The Canopy of Heaven:

The most interesting of these scenes, however were the fields and hillsides and glens, where congregations unable to find shelter, met under the open canopy of heaven. “There has been a night of weighty rain,” writes Hugh Miller from Cromarty on the morning of Sabbath, the 23rd July, “the streets have been swept clean, and the kennels show their accumulations of sand and mud high over their edges. I awoke several times during the night to hear the gush from the eaves and the furious patter on the panes; and I thought of the many poor congregations in Scotland who would have to worship today in the open air.”

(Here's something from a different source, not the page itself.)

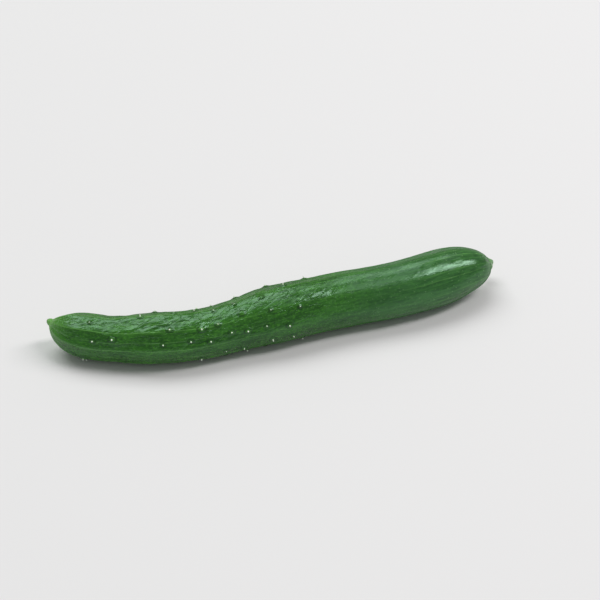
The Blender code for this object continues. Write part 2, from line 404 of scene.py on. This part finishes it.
def wart_spots():
    """Station, angle, size and whether it has lost its prickle, for each wart along each row."""
    rng = random.Random(WART_SEED)
    spots = []
    for row in range(WART_ROWS):
        s = WART_FIRST + rng.uniform(0, WART_SPACING[0][1])
        while s < WART_LAST:
            a = WART_PHASE + TURN * row / WART_ROWS + rng.uniform(-WART_DRIFT, WART_DRIFT)
            size = rng.uniform(*WART_SIZES)
            bald = rng.random() < BALD_SHARE
            spots.append((s, a, size, bald))
            spacing = soft_line(WART_SPACING, s, GIRTH_REACH)
            s += spacing * rng.uniform(1 - WART_SCATTER, 1 + WART_SCATTER)
    return spots


def turned(a, centre):
    """Angle from a centre, between minus and plus half a turn."""
    return (a - centre + math.pi) % TURN - math.pi


def wart_height(s, a):
    """Height that the warts' bumps add to the skin."""
    height = np.zeros_like(s)
    radius = mean_radius(s)
    for place, angle, size, _ in wart_spots():
        along = (s - place) / BUMP_STRETCH
        distance = np.hypot(along, turned(a, angle) * radius) / (BUMP_RADIUS * size)
        height += BUMP_HEIGHT * size * smooth(1 - distance) ** BUMP_POWER
    return height


def wrinkle_height(s, a):
    """Height of the soft wrinkles: seeded random heights on a grid, blended smoothly between its points."""
    rng = np.random.RandomState(WRINKLE_SEED)
    height = np.zeros_like(s)
    skewed = a + WRINKLE_SKEW * np.minimum(s, WARTY_END)
    for length, width, rise in WRINKLES:
        around = round(TURN * GIRTHS[0][1] / width)
        grid = rng.uniform(-1, 1, (int(AXIS_LENGTH / length) + 3, around))
        row = s / length
        column = (skewed % TURN) / TURN * around
        i = row.astype(int)
        j = column.astype(int) % around
        u = smooth(row - i)
        v = smooth(column - column.astype(int))
        k = (j + 1) % around
        near = grid[i, j] * (1 - v) + grid[i, k] * v
        far = grid[i + 1, j] * (1 - v) + grid[i + 1, k] * v
        height += rise * (near * (1 - u) + far * u)
    return height * soft_line(WRINKLE_SHARES, s, GIRTH_REACH) * on_body(s)


def crease_depth(s, a):
    """Depth of the creases round the shoulder, deepest next to the stalk."""
    rng = random.Random(CREASE_SEED)
    depth = np.zeros_like(s)
    for index in range(CREASES):
        angle = TURN * (index + rng.uniform(-CREASE_SCATTER, CREASE_SCATTER)) / CREASES
        start = rng.uniform(*CREASE_STARTS)
        strength = rng.uniform(*CREASE_STRENGTHS)
        across = np.exp(-(turned(a, angle) / CREASE_WIDTH) ** 2)
        reach = smooth((s - start) / (BODY_END - start)) * smooth((CREASE_END - s) / CREASE_FALL)
        depth = np.maximum(depth, strength * across * reach)
    return depth


def skin_points(s, a, extra=0.0):
    """Points of the skin in millimetres, raised by an extra height, and never below the floor."""
    centre, _, left, up = axis_frame(s)
    radius = (mean_radius(s) + relief(s, a) + extra)[..., None]
    points = centre + radius * (np.cos(a)[..., None] * left + np.sin(a)[..., None] * up)
    points[..., 2] = np.maximum(points[..., 2], 0.0)
    return points


def skin_spot(s, a):
    """One point of the skin and its outward direction."""
    steps = np.array([0, NORMAL_STEP, -NORMAL_STEP, 0, 0])
    turns = np.array([0, 0, 0, NORMAL_TURN, -NORMAL_TURN])
    points = skin_points(s + steps, a + turns)
    outward = np.cross(points[3] - points[4], points[1] - points[2])
    return Vector(points[0]), Vector(outward).normalized()


def ring_stations():
    """Stations of the skin's rings: fine at both ends, medium where the warts are, wide elsewhere."""
    stations = [0.0]
    while stations[-1] < AXIS_LENGTH:
        s = stations[-1]
        step = WARTY_STEP if s < WARTY_END else SMOOTH_STEP
        from_end = min(s, abs(BODY_END - s))
        stations.append(s + min(step, END_STEP + from_end * END_GROWTH))
    return np.array(stations[1:-1] + [AXIS_LENGTH])


def closed_faces(rings, sides):
    """Faces of a closed form of rings, with a fan of triangles at its first and at its last point."""
    faces = []
    last = 1 + rings * sides
    for j in range(sides):
        k = (j + 1) % sides
        faces.append((0, 1 + k, 1 + j))
        faces.append((last - sides + j, last - sides + k, last))
        for row in range(1, last - sides, sides):
            faces.append((row + j, row + k, row + sides + k, row + sides + j))
    return faces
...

So it was amid such strange surroundings that from week to week hundreds of thousands of the most earnest minds in Scotland came together for the worship of God. If one could combine into a single picture of these various scenes, it would form a spectacle such as no country in modern times has witnessed, and one which, in the estimation of many, is not altogether unworthy to be associated with the memories of former days of trial and struggle. Many a time under these lowly roofs, or out on those bare hillsides, men's thoughts went back to the days of persecution when our covenanting forefathers met for the worship of God amid the glens and moors of our native land, or to scenes associated with memories more sacred still – the river-side at Philippi, where prayer was wont to be made – the boat floating on the Sea of Galilee, out of which One spake as man never spake – or the lonely desert which the presence of God turned into a Bethel, the very gate of heaven.